Temporal and Spatial Dynamics of Microbial Community Composition and Functional Potential in Mangrove Wetlands over a Seven-Year Period

Microbial communities are essential to sustaining ecosystem functions in mangrove wetlands, yet their long-term responses to environmental changes remain poorly characterized. Here, we conducted a seven-year multiomics investigation (2017–2023) of microbial diversity, functionality, and evolutionary dynamics in the Futian Mangrove National Nature Reserve, Shenzhen, China. This region has experienced ecological degradation followed by phased restoration efforts since 2007. By analyzing 81 metagenomes, 8474 microbial metagenome-assembled genomes (MAGs) were successfully reconstructed, representing 13 archaeal phyla, 70 bacterial phyla, and up to 95% newly identified species. Community composition was primarily influenced by sediment depth and seasonal variations. Integrating 72 metatranscriptomes revealed marked temporal shifts in gene expression linked to carbon, nitrogen, and sulfur cycling, including enhanced transcription of genes involved in organic carbon oxidation, sulfate reduction, denitrification, and nitrogen fixation during later stages restoration. Evolutionary analyses demonstrated pervasive purifying selection across microbial lineages, with environmental fluctuations and genome size acting as key determinants of selective pressures. Additionally, a new class Candidatus Shennongiarchaeia within Thermoplasmatota was proposed, exhibited anaerobic, facultatively heterotrophic characteristics and bioactive compound synthesis potential.
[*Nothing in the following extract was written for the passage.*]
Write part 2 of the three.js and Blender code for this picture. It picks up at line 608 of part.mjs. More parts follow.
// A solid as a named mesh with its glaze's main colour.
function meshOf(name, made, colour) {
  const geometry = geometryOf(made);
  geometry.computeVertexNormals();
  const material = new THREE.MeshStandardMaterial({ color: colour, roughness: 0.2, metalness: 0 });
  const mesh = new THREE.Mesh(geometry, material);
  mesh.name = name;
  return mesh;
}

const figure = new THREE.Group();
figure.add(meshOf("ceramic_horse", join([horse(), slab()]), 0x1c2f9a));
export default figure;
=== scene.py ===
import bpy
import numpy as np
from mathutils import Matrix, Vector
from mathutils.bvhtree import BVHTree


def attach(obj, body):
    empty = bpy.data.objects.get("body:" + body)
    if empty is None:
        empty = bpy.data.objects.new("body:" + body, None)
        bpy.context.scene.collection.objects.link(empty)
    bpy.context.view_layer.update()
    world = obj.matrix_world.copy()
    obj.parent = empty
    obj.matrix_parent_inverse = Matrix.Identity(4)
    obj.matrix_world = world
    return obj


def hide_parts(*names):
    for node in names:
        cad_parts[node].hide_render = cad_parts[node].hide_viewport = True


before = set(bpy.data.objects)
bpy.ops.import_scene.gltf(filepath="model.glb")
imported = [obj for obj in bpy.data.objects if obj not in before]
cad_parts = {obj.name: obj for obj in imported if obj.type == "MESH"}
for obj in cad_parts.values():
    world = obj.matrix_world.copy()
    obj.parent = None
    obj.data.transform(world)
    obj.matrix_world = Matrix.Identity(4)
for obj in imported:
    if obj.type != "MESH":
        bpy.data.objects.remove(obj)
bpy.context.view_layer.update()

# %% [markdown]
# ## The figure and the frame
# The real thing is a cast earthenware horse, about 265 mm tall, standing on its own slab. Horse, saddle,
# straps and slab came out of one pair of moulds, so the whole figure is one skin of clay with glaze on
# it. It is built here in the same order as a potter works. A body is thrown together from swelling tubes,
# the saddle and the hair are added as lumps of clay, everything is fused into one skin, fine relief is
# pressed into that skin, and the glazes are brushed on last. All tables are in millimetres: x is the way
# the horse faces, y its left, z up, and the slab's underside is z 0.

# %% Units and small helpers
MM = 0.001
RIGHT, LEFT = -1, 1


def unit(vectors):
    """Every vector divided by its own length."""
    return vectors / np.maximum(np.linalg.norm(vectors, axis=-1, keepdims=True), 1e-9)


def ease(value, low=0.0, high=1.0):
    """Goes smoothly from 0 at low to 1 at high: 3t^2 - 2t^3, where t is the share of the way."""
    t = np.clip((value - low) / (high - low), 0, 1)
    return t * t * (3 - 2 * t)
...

These findings demonstrate that microbial communities in restored mangrove wetlands undergo structural and functional reorganization, characterized by the enrichment of anaerobic lineages, upregulation of key metabolic pathways, and environmentally driven selective pressures. This long-term study deepens our understanding of microbial resilience and adaptation in mangrove ecosystems, with implications for future conservation and restoration strategies in coastal wetlands.
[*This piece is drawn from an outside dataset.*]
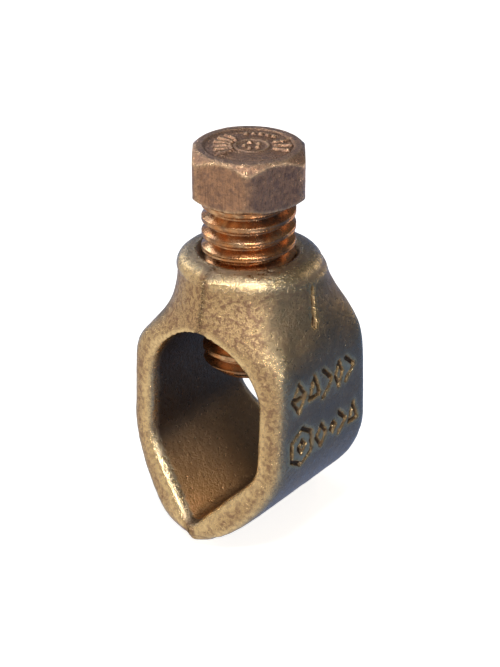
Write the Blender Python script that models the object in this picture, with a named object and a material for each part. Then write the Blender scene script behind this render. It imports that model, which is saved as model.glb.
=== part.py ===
"""Ground rod clamp: a cast bronze body with a pointed opening, and the hexagon bolt that screws down into it.

The rod and its wire lie in the V at the bottom of the opening, along Y. The bolt comes down the Z axis through
the threaded collar and presses them into the V. The origin is under the bolt's axis, at the body's lowest point.
"""
import math

import bmesh
import bpy
from mathutils import Vector

# Driving dimensions, in metres.
INCH = 0.0254

# Body casting.
BODY_HEIGHT = 0.0296            # lowest point to the collar's mouth
HALF_WIDTH = 0.0098             # X, at the flat sides
HALF_DEPTH = 0.0102             # Y, at the parting line, at the body's middle height
MIDDLE_HEIGHT = 0.0126
FACE_SLOPE = 0.272              # the front and back fall away from the parting line by this much per unit of X
FACE_LEAN = 0.054               # and lean out by this much per unit of height, towards the bottom
EDGE_POWER = 16                 # sharpness of the outer corners: higher is sharper
FOOT_SCALE = 0.10               # the bottom edge's width, as a share of the body's width
FOOT_RADIUS = 0.0022            # rounding of the front and back faces into the bottom edge
WALL_END = 0.0109               # height where the flat sides turn into the rounded bottom
BOTTOM_POWER = 1.65             # the bottom's outline: 1 is a straight V, 2 is an ellipse
FLAT_WITHIN = 0.00002           # points this near to a flat side lie on it

# Collar and neck.
COLLAR_RADIUS = 0.00748
COLLAR_EDGE = 0.0006
NECK_START = 0.0280             # below this the collar flares out
NECK_GROWTH = 0.0064            # the flare's extra radius NECK_REACH below its start
NECK_REACH = 0.010
NECK_POWER = 1.8
NECK_END = 0.0170

# Opening for the rod.
OPENING_HALF_WIDTH = 0.0067
ROOF_HEIGHT = 0.0233            # highest point of the arch
ARCH_START = 0.0165
ARCH_POWER = 1.72               # 2 is a round arch, lower is more pointed
SEAT_START = 0.00884            # height where the V begins
SEAT_TIP = 0.0016               # height where its two flanks would meet
ROOT_RADIUS = 0.0010
SHOULDER_RADIUS = 0.0015
RIM_RADIUS = 0.0013             # rounding between the opening and the front and back faces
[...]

微生物群落对于维持红树林湿地的生态系统功能至关重要，然而其对环境变化的长期响应机制仍未得到充分解析。本研究针对中国深圳福田红树林国家级自然保护区内的微生物多样性、功能特性及演化动态，开展了为期7年（2017—2023年）的多组学调查。该区域自2007年以来先后经历了生态退化与分阶段修复治理过程。通过对81份宏基因组（metagenome）样本的分析，本研究成功重建了8474个微生物宏基因组组装基因组（metagenome-assembled genomes, MAGs），涵盖13个古菌门、70个细菌门，其中多达95%的物种为新鉴定物种。微生物群落组成主要受沉积物深度与季节变化的调控。整合72份宏转录组（metatranscriptome）数据的分析结果显示，与碳、氮、硫循环相关的基因表达呈现显著的时间动态变化，其中在修复后期阶段，参与有机碳氧化、硫酸盐还原、反硝化及固氮过程的基因转录水平显著上调。演化分析表明，微生物类群普遍经历了纯化选择，环境波动与基因组大小是决定选择压力的关键因素。此外，本研究在热原体门（Thermoplasmatota）中提议建立一个全新的候选纲——"Candidatus Shennongiarchaeia"，该类群具备厌氧、兼性异养的代谢特性，并具有合成生物活性化合物的潜力。上述研究结果表明，修复后的红树林湿地微生物群落会发生结构与功能层面的重塑，具体表现为厌氧类群的富集、关键代谢通路的上调以及环境驱动的选择压力作用。本项长期研究深化了学界对红树林生态系统中微生物群落韧性与适应性的认知，同时可为未来滨海湿地的保护与修复策略提供理论参考。